The flood of 1937 closed the Library from January 25th to February 8th. Fifty-three books were reported lost in the flood with many more reported missing. The Board voted to thank the Library employees for their service during the flood.
Use of the auditorium dwindled in the late 1930's, however the Library Board of Trustees in cooperation with the University of Kentucky conducted monthly forums in the auditorium. Each forum was a hotly debated topic such as "The Constitution and the Supreme Court" and "Can the United States Stay Out of the Next War."
Miss Hilda Glaser, head librarian of Covington, resigned in October 1937. Mrs. Catherine Lyons Towers was named as her replacement. During the same meeting, the resignation of Erlanger Librarian, Miss Kalker, was accepted. Miss Sallie Brown was named as her replacement.
The Library was robbed again in March 1938. This time the thief stole the Library's specially-equipped typewriter and several checks. On the morning following the robbery, the folder containing the checks was flung on the librarian's desk, with all checks intact. The typewriter was recovered at a Cincinnati pawnshop.
The Library began checking out magazines in November, 1938. The librarian visited the Cincinnati Public Library to determine out how the magazine system worked and devised it to work for the residents of Covington.
In 1939, the Erlanger Branch moved once again.

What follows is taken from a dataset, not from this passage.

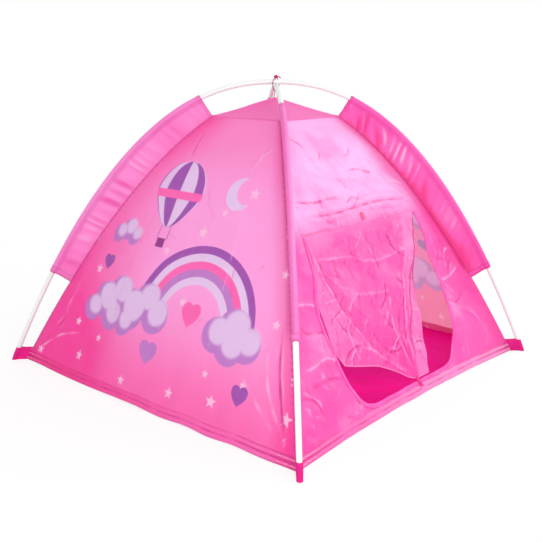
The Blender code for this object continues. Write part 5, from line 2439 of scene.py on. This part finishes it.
@dataclass
class CrossingTie:
    """The cord that hangs the roof's apex from the crossing, and the knot on top of it."""

    frame: Frame
    cap: RoofCap
    finishes: Finishes
    radius: float = 0.0012
    clearance: float = 0.0034
    pinch: float = 0.0024
    foot_spread: float = 0.009
    knot_width: float = 0.015
    knot_depth: float = 0.0084
    knot_height: float = 0.013
    knot_cord: float = 0.0021
    knot_gap: float = 0.0003
    knot_points: int = 150
    tail_length: float = 0.016
    tail_drop: float = 0.003
    tail_radii: Pair = (0.0016, 0.0010)
    tail_points: int = 40
    foot_gap: float = 0.0002
    loop_points: int = 60
    leg_points: int = 16
    cord_points: int = 200
    cord_sides: int = 12

    def build(self) -> None:
        """Make the cord and the knot."""
        half_width = self.frame.radius * math.sqrt(2) + self.radius + self.clearance
        half_height = self.frame.crossing_offset + self.frame.radius + self.radius + self.clearance
        start = math.asin(self.pinch / half_width)
        angle = np.linspace(start, TURN - start, self.loop_points)
        height = self.frame.rise - half_height * np.cos(angle)
        loop = np.stack([half_width * np.sin(angle), 0 * angle, height], -1)
        share = self.foot_spread / float(self.cap.canopy.half_width(self.cap.canopy.seam_height))
        foot = float(self.cap.height(np.array(share))) + self.radius + self.foot_gap
        first = np.linspace([self.foot_spread, 0, foot], loop[0], self.leg_points)
        last = np.linspace([-self.foot_spread, 0, foot], loop[-1], self.leg_points)
        path = np.concatenate([first[:-1], loop, last[::-1][1:]])
        line = smooth_line(resampled(path, self.loop_points), self.cord_points)
        surface = rod(line, self.radius, self.cord_sides, (0, 1, 0))
        surface.put("crossing_cord", self.finishes.cord, Slot.DEEP, "crossing_tie")
        self._knot()

    def _knot(self) -> None:
        """A trefoil knot over the crossing, with a tail that narrows."""
        top = self.frame.rise + self.frame.crossing_offset + self.frame.radius
        centre = top + self.knot_gap + self.knot_height / 2
        turn = np.linspace(0, TURN, self.knot_points, endpoint=False)
        swing = (2 + np.cos(3 * turn)) / 3
        half_width, half_height = self.knot_width / 2, self.knot_height / 2
        across = swing * np.cos(2 * turn) * (half_width - self.knot_cord)
        up = swing * np.sin(2 * turn) * (half_height - self.knot_cord) + centre
        knot = np.stack([across, np.sin(3 * turn) * self.knot_depth * 0.3, up], -1)
        grid = swept(knot, ring(self.cord_sides, self.knot_cord), (0.15, 1, 0.1), True)
        body = Surface.grid(grid, close_rows=True, close_columns=True)
        tail = (
            (0.0, 0.0, centre),
            (half_width, 0.0005, centre + 0.0012),
            (half_width + self.tail_length * 0.55, 0.001, centre),
            (half_width + self.tail_length, 0.0, centre - self.tail_drop),
        )
        share = np.linspace(0, 1, self.tail_points)
        taper = np.interp(share, [0, 0.85, 1], [self.knot_cord, *self.tail_radii])
        tail_rod = rod(smooth_line(tail, self.tail_points), taper, self.cord_sides, (0, 1, 0))
        Surface.join([body, tail_rod]).put("cord_knot", self.finishes.cord, Slot.DEEP, "tie_knot")


@dataclass
class Studio:
    """Camera, plain white floor and backdrop, and soft light."""

    eye: tuple[float, float, float] = (-1.952, -1.680, 0.951)
    target: tuple[float, float, float] = (-0.006, 0.007, 0.288)
    lens: float = 53.92
    roll: float = math.radians(0.426)
    ambient: float = 0.90
    lamp_target: tuple[float, float, float] = (0.0, 0.0, 0.35)
    floor_reach: float = 30.0
    floor_drop: float = 0.0004

    def build(self) -> None:
        """Make the studio."""
        self._camera()
        self._world()
        self._floor()
        self._lamp("key", (2.9, -1.7, 1.9), 40.0, 1.2)
        self._lamp("fill", (-2.2, -2.5, 1.5), 38.0, 1.8)

    def _looking(self, place: Sequence[float], target: Sequence[float]) -> Matrix:
        """The frame of something that stands at a place and looks at a target."""
        spot = Vector(place)
        look = (Vector(target) - spot).to_track_quat("-Z", "Y")
        return Matrix.Translation(spot) @ look.to_matrix().to_4x4()

    def _camera(self) -> None:
        """The camera at the photograph's place."""
        camera = bpy.data.cameras.new("camera")
        camera.lens = self.lens
        camera.sensor_width = 36.0
        camera.clip_start = 0.05
        holder = in_scene("camera", camera)
        holder.matrix_world = self._looking(self.eye, self.target) @ Matrix.Rotation(self.roll, 4, "Z")
        bpy.context.scene.camera = holder

    def _world(self) -> None:
        """White where the camera, gloss and glass see it, and softer as a light."""
        world = bpy.data.worlds.new("studio")
        world.use_nodes = True
        bpy.context.scene.world = world
        tree = world.node_tree
        background = tree.nodes["Background"]
        background.inputs["Color"].default_value = (1.0, 1.0, 1.0, 1.0)
        path = tree.nodes.new("ShaderNodeLightPath")
        seen = path.outputs["Is Camera Ray"]
        for name in ("Is Glossy Ray", "Is Transmission Ray"):
            either = tree.nodes.new("ShaderNodeMath")
            either.operation = "MAXIMUM"
            tree.links.new(seen, either.inputs[0])
            tree.links.new(path.outputs[name], either.inputs[1])
            seen = either.outputs[0]
        strength = tree.nodes.new("ShaderNodeMapRange")
        strength.inputs["To Min"].default_value = self.ambient
        strength.inputs["To Max"].default_value = 1.0
        tree.links.new(seen, strength.inputs["Value"])
        tree.links.new(strength.outputs[0], background.inputs["Strength"])

    def _floor(self) -> None:
        """A wide floor that reads as white and keeps a soft shadow."""
        mesh = bpy.data.meshes.new("studio_floor")
        signs = ((-1, -1), (1, -1), (1, 1), (-1, 1))
        corners = [(x * self.floor_reach, y * self.floor_reach, -self.floor_drop) for x, y in signs]
        mesh.from_pydata(corners, [], [(0, 1, 2, 3)])
        floor = in_scene("studio_floor", mesh)
        graph = Graph("studio_white")
        camera = graph.node("ShaderNodeLightPath", output="Is Camera Ray")
        glow = graph.node("ShaderNodeEmission", {"Color": (1.0, 1.0, 1.0), "Strength": 1.0})
        matte = graph.node("ShaderNodeBsdfDiffuse", {"Color": (0.98, 0.98, 0.98)})
        away = graph.vector("LENGTH", graph.object_place(), output="Value")
        share = camera * (away.ramp(0.7, 2.2) * 0.25 + 0.75)
        mesh.materials.append(graph.surface(graph.blend(share, matte, glow)))

    def _lamp(self, name: str, place: tuple[float, float, float], power: float, size: float) -> None:
        """A square lamp that looks at the tent's middle."""
        light = bpy.data.lights.new(name, "AREA")
        light.energy = power
        light.size = size
        in_scene(name, light).matrix_world = self._looking(place, self.lamp_target)


def main() -> None:
    """Build the studio and every piece in order."""
    logging.basicConfig(level=logging.INFO, format="%(name)s: %(message)s")
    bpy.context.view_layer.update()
    bpy.context.scene.view_settings.view_transform = "Standard"
    Studio().build()
    finishes = Finishes()
    tent_frame = Frame()
    canopy = Canopy(tent_frame)
    poles = Poles(tent_frame, finishes)
    poles.build()
    cap = RoofCap(canopy, finishes)
    CrossingTie(tent_frame, cap, finishes).build()
    cap.build()
    walls = Walls(canopy, finishes)
    walls.build()
    Sleeves(canopy, finishes).build()
    CornerPockets(canopy, finishes, poles).build()
    Groundsheet(walls, finishes).build()
    Tab(
        walls, "closure_strap", Body.CLOSURE, Slot.DEEP, finishes.closure, finishes.deep_thread,
        centre=0.030, top_height=0.055, width=0.014, length=0.036, lift=0.0031, slant=0.45,
    ).build()
    Tab(
        walls, "roll_up_strap", Body.ROLL_UP, Slot.BAND, finishes.tab, finishes.deep_thread,
        centre=0.0, top_height=0.5254, width=0.017, length=0.024, lift=0.0006, slant=0.0,
    ).build()
    DoorFlap(walls, finishes).build()


if __name__ == "__main__":
    main()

Located at the Community Bank of Erlanger, the Erlanger Branch was moved to 8 Garvey Avenue in Elsmere. Shortly after the move, there was a fire at the Branch. Approximately 500 books were burned and 1,500 were water soaked. Many books were repaired for use while others were discarded completely. Despite this disaster, the Branch was only closed one day, yet another tribute to the tireless work of the staff which once again exemplified their commitment to Library service during this decade.